Language grammar, mental models and fluidity

May 27th, 2012

Select file
Invoke the copy operation
Select destination folder
Invoke the paste operation

The sequence of steps to copy a file to a different folder is now so ingrained in my motor memory that I don’t question why the steps have to be in this specific order. You select something, and then you “say” what you want to do with it. It only “feels” natural because we’ve been doing it for so long.

In English you would say “Copy A to B” when you’re asked to describe what you’re doing. But when you actually do it, it’s “A copy B to”. Sort of a reverse Polish notation in a sense. But following the rules on English grammar only makes sense if you insist that the sequence of actual steps must conform to those rules no matter what is the local dialect. In English, the only way to say this is “Copy A to B”. But in Russian, you can use any one of the following:

  • Copy A to B
  • A copy to B
  • To B copy A
  • Copy to B A
  • A to B copy
  • To B A copy

Here the only thing that stays the same is “to B”. We end up with 3 parts of the sequence and 3! ways to combine them. To a native speaker the end result is the same, but the importance is conveyed by the order. The part that comes first is the more important, and the part that comes last is the least important. There is a strong implicit importance relayed by the ordering.

But I wouldn’t really expect a localized version of Windows, OS X or Linux to allow me to do all six possible sequences to copy a file to a different folder. Ignoring the vast complexity of supporting something like this for all possible languages and dialects, it’s quite counter-productive to expose radically different ways to achieve the specific result depending on the specific natural language of the user. Or is it?

I had a little obsession with calculators growing up. I actually had only two, but I’ve spent an inordinate amount of time doing various tricks with them. The first one was of the usual variety. Every math operator was an implicit “equals”. If you did 2+3×4, you got 20. If you wanted to do a sine of 30, you did 30 sin. It’s only weird to have these differences if you stop thinking about it. It’s perfectly logical to have these differences if you grasp at least the basic complexities of implementing a simple calculator in your starter programming language of choice.

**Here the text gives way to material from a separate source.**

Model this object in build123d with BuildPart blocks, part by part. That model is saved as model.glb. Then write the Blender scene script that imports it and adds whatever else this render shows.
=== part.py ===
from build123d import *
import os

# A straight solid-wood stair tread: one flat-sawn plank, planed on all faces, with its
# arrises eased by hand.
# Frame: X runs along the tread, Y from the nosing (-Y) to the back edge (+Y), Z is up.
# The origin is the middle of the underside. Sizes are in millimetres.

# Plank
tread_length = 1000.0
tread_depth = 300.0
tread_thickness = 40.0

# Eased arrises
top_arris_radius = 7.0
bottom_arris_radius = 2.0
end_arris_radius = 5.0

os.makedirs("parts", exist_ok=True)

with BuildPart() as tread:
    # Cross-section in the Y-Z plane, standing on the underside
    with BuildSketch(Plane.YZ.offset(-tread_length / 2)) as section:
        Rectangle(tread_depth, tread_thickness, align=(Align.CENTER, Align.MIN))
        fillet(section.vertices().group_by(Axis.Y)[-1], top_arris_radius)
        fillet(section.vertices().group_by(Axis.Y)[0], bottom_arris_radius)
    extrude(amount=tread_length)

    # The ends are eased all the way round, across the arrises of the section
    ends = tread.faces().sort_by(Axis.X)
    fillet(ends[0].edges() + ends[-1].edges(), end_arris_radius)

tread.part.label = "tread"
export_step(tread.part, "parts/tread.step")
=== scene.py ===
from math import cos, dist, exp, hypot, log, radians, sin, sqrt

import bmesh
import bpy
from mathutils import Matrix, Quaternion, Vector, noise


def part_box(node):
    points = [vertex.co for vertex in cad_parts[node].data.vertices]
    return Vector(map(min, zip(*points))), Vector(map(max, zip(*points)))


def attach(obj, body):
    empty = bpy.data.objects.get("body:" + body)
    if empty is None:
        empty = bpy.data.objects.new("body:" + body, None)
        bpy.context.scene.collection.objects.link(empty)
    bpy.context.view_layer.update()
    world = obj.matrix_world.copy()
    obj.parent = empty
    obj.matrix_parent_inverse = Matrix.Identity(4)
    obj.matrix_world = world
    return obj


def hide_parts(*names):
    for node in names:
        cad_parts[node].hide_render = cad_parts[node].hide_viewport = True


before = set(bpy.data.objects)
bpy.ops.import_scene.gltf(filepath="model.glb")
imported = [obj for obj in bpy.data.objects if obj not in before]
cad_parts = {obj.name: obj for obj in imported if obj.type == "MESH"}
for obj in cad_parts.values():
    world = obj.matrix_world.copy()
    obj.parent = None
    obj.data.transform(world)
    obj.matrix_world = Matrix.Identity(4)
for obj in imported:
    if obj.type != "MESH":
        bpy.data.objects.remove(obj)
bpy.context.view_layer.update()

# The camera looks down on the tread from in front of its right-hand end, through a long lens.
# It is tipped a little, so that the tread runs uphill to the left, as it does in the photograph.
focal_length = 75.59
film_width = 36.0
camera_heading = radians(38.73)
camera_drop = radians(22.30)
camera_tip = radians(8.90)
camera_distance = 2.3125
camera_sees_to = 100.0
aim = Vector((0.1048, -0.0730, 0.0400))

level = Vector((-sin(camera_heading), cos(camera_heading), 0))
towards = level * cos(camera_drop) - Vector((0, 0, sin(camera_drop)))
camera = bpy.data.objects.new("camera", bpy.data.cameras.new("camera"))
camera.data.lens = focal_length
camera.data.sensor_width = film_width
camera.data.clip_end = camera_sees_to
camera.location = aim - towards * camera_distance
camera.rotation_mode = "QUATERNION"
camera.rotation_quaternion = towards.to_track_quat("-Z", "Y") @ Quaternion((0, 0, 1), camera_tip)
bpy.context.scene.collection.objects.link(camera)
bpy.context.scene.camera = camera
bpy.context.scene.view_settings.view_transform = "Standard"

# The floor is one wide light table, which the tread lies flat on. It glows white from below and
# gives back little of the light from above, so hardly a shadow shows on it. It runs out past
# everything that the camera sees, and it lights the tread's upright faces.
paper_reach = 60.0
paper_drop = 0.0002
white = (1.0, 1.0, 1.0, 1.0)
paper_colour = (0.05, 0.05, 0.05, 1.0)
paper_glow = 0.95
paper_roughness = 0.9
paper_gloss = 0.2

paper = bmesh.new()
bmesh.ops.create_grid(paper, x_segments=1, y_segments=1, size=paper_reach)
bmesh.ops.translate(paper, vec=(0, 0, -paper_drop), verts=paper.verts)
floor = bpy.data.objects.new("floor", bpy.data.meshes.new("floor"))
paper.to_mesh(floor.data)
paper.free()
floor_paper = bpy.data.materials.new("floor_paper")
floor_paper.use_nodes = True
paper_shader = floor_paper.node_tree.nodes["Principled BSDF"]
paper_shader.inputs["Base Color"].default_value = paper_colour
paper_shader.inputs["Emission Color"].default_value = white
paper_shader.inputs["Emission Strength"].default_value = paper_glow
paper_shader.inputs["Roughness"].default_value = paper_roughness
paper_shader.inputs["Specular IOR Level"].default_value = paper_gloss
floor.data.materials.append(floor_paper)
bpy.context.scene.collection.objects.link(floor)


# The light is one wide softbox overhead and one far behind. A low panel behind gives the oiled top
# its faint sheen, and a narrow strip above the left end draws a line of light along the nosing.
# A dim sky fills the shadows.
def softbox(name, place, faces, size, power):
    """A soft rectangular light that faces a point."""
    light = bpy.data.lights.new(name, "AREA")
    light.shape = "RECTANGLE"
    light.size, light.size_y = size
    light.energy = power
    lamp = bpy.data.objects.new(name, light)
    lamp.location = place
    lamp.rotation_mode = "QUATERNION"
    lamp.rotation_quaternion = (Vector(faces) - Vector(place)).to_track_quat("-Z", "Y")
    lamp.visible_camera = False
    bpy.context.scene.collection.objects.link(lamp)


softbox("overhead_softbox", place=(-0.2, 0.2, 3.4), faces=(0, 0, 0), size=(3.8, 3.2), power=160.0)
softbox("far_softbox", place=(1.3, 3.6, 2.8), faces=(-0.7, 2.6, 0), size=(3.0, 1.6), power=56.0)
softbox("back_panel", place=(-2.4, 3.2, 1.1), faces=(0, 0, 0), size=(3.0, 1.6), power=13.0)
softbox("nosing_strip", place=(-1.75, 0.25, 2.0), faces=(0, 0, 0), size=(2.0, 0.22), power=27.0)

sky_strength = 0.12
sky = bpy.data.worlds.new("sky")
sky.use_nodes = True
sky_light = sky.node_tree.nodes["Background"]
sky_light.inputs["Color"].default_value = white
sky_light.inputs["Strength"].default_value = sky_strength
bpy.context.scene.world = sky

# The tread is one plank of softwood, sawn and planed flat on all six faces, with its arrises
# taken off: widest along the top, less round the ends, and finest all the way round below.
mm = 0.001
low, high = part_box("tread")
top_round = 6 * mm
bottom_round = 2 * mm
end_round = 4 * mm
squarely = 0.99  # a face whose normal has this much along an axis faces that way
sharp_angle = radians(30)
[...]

And then there was Sharp EL-531G with its D.A.L. – Direct Algebraic Logic. The way to compute something was to start typing the same exact sequence as you have in your problem. Sine of 30 is sin 30. 2+3×4 is evaluated only when you press = and then you get 14. The small downside is that if you’re typing quickly and don’t check every single operand, you won’t discover “obviously” wrong intermediate results. The much bigger upside is that you don’t start mentally regrouping parts in a complex formula just to fit the implementation model. The computation follows the rules of precedence, and you also have the brackets to control it if necessary.

The notion of fluent interfaces became quite popular a few years ago. In the “regular” object-oriented approach, copying a file would look something like this:

FileRef reference = new File(“path/to/A”).copy();
new File(“path/to/B”).paste(reference);

With a fluent interface, it would become something like this:

FileUtils.copy(“path/to/A”).to(“path/to/B”);

Where FileUtils.copy would return an object that has a to method that does the actual copying of the bits. Fluent interfaces are often tweaked and judged on the merits of how close they get to the rules of English grammar, with various techniques to encapsulate the complexities of chain links that arise because of that.

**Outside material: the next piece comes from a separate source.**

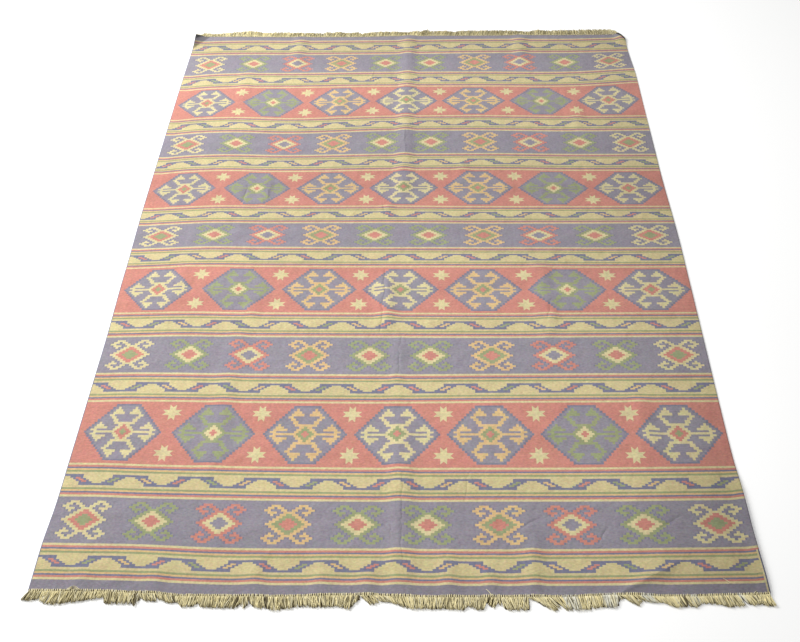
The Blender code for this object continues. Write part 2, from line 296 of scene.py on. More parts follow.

But what if I’m not an English speaker? A fluent interface based on the rules of English grammar is no more understandable or fluent, if you will, if it doesn’t follow the rules of my native grammar. You’re just trading one convention over another. Long chains of fluent calls are also counterproductive to handle failures. If you have more than one link, how do you handle and debug failures? Should a failure at a middle link roll back the results of the previous links? This also brings another interesting point which goes back to N! variations allowed by the rules of Russian grammar. If a native Russian programmer exposes a fluent API that allows all possible variations, does it mean that the implicit importance of the order affects how you handle intermediate failures?

It would be weird if I had to first press Cmd+C and only then to select a file to start the copy process. It would be equally weird to press Cmd+V and only then to select the target folder. How would you even “tell” to the computer that you are at the target folder and not in the middle of navigating to it by clicking around? But it’s only weird because of the 20-year strong rule of WIMP interaction model.

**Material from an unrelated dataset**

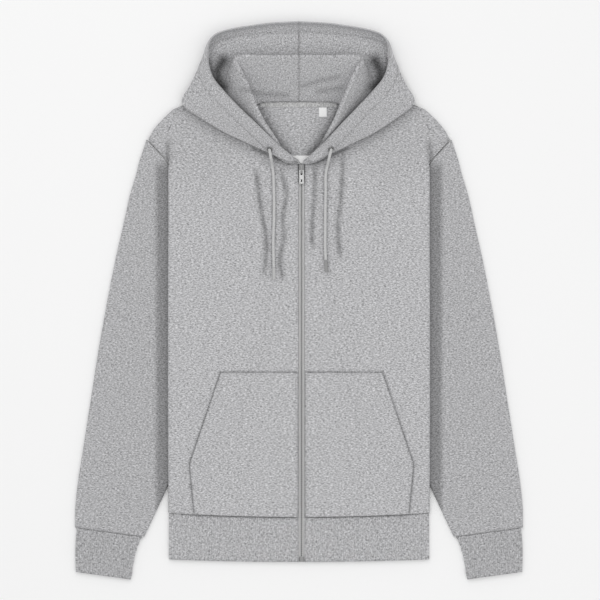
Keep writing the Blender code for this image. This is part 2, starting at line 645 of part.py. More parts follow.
def build_zip():
    ys = rows_between(213.0, -333.7, 75.0) + [-370.0, HEM_END_Y + 6.0]
    ys = [y for y in ys if y <= 213.0]
    for side, name in ((-1, "left"), (1, "right")):
        rows = []
        for y in ys:
            xs = ZIP_X + side * np.array([1.0, TAPE_HALF])
            xs = xs if side > 0 else xs[::-1]
            z = UPPER_LAYER - FLEECE / 2 - SEAM_GAP - TAPE_WALL / 2 + 0 * xs
            rows.append(np.stack([xs, y - HEM_SAG * smooth((-180.0 - y) / 150.0) + 0 * xs, z], 1))
        sheet(f"zip_tape_{name}", np.array(rows), TAPE_WALL, tape)
    tape_top = UPPER_LAYER - FLEECE / 2 - SEAM_GAP
    foot = HEM_END_Y - 3.6
    top = SLIDER_Y - SLIDER_SIZE[1] / 2 - SEAM_GAP
    stop = foot + BOX_SIZE[1] + SEAM_GAP
    box("zip_chain", (CHAIN_WIDTH, top - stop, CHAIN_HEIGHT),
        (ZIP_X, (top + stop) / 2, tape_top + SEAM_GAP + CHAIN_HEIGHT / 2), zipper, 0.7)
    box("zip_box", (BOX_SIZE[0] - 1.6, BOX_SIZE[1], BOX_SIZE[2] - 1.2),
        (ZIP_X, foot + BOX_SIZE[1] / 2, tape_top + SEAM_GAP + (BOX_SIZE[2] - 1.2) / 2), zipper, 0.9)
    base = tape_top + SEAM_GAP
    roof = base + SLIDER_SIZE[2]
    slider = box("zip_slider", (SLIDER_SIZE[0] - 2.0, SLIDER_SIZE[1], SLIDER_SIZE[2]),
                 (ZIP_X, SLIDER_Y, base + SLIDER_SIZE[2] / 2), metal, 1.2)
    arch_y = SLIDER_Y + 0.6
    arch = tool("bridge", (BRIDGE_SIZE[0], BRIDGE_SIZE[1], BRIDGE_SIZE[2] + 0.8),
                (ZIP_X, arch_y, roof + (BRIDGE_SIZE[2] - 0.8) / 2))
    combine(slider, arch, "UNION")
    clear = (BRIDGE_SIZE[2] - BRIDGE_BAR) / 2
    slot = tool("slot", (12.0, BRIDGE_SIZE[1] - 2 * BRIDGE_BAR, 2 * clear),
                (ZIP_X, arch_y, roof + clear))
    combine(slider, slot, "DIFFERENCE")
    pivot_z = roof + clear
    tab_top = PIVOT_Y + TAB_SIZE[2] / 2
    tab = box("pull_tab", TAB_SIZE, (ZIP_X, tab_top - TAB_SIZE[1] / 2, pivot_z), metal, 0.0)
    eye = tool("eye", (TAB_SIZE[0] - 3.0, 6.4, 4.0), (ZIP_X, tab_top - 1.2 - 3.2, pivot_z))
    hole = tool("hole", (2.6, 4.6, 4.0), (ZIP_X, tab_top - TAB_SIZE[1] + 4.4, pivot_z))
    combine(tab, eye, "DIFFERENCE")
    combine(tab, hole, "DIFFERENCE")
    return pivot_z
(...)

If you move away from files organized in folders towards files tagged by labels, things become different. If you move away from action “verbs” denoted by commands on the selected object toward a more fluent voice-controlled interaction, things become different. If you move away from the very notion of files as boundary units delineating your data, things become different. How different? I don’t know. But the next 20 years will be quite interesting.